Key Concepts and Formulas

• Negation of "for all x, P(x)" is "there exists x, such that not P(x)". Symbolically, $\sim (\forall x, P(x)) \equiv \exists x, \sim P(x)$.
• Negation of "there exists x, such that P(x)" is "for all x, not P(x)". Symbolically, $\sim (\exists x, P(x)) \equiv \forall x, \sim P(x)$.
• The negation of $x \ge M$ is $x < M$.

Step-by-Step Solution

Step 1: Identify the original statement and its components.

The given statement is: "For all $M > 0$, there exists $x \in S$ such that $x \ge M$." We can express this symbolically as: $\forall M > 0, \exists x \in S : x \ge M$.

Step 2: Negate the outer quantifier.

The original statement starts with "for all $M > 0$". The negation of "for all" is "there exists". So, the negation will start with "there exists $M > 0$". Symbolically: $\exists M > 0, \sim (\exists x \in S : x \ge M)$.

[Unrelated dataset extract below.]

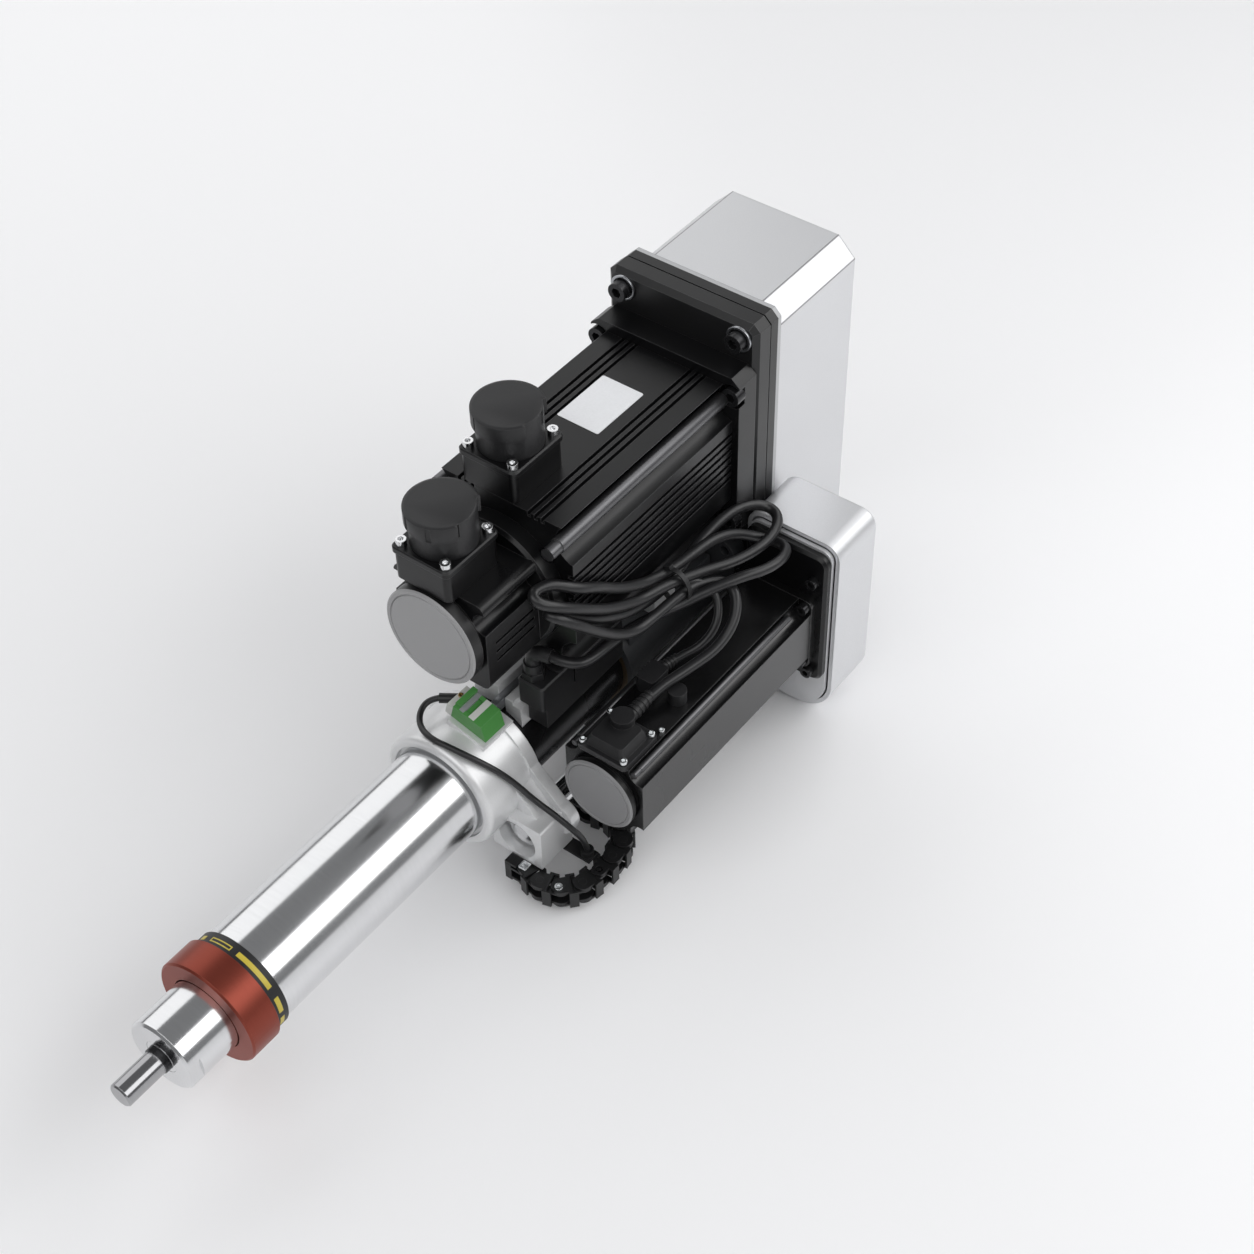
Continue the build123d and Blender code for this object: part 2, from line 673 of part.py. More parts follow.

Step 3: Negate the inner quantifier.

Now we need to negate "there exists $x \in S$ such that $x \ge M$". The negation of "there exists" is "for all". So, the negation of "there exists $x \in S$ such that $x \ge M$" is "for all $x \in S$, $x < M$". Symbolically: $\exists M > 0, \forall x \in S, \sim (x \ge M)$.

Step 4: Negate the inequality.

The negation of $x \ge M$ is $x < M$. Therefore, the complete negation is "there exists $M > 0$, such that for all $x \in S$, $x < M$". Symbolically: $\exists M > 0, \forall x \in S, x < M$.

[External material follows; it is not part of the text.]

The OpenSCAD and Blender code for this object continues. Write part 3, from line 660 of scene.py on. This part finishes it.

Step 5: Convert the symbolic form back to English. The statement $\exists M > 0, \forall x \in S, x < M$ translates to "there exists $M > 0$, such that $x < M$ for all $x \in S$".

Common Mistakes & Tips

• Remember to negate every part of the statement, including quantifiers and inequalities.
• The order of quantifiers is important. Changing the order can drastically change the meaning of the statement.
• Be careful with inequalities. The negation of "greater than or equal to" is "strictly less than".

Summary

We are asked to find the negation of the statement "for all M > 0, there exists x$\in$S such that x $\ge$ M". We negate the quantifiers one by one, changing "for all" to "there exists" and vice versa, and also negate the inequality. This results in the statement "there exists M > 0, such that x < M for all x$\in$S".

Final Answer

The final answer is \boxed{there exists M > 0, such that x < M for all x$\in$S}, which corresponds to option (A).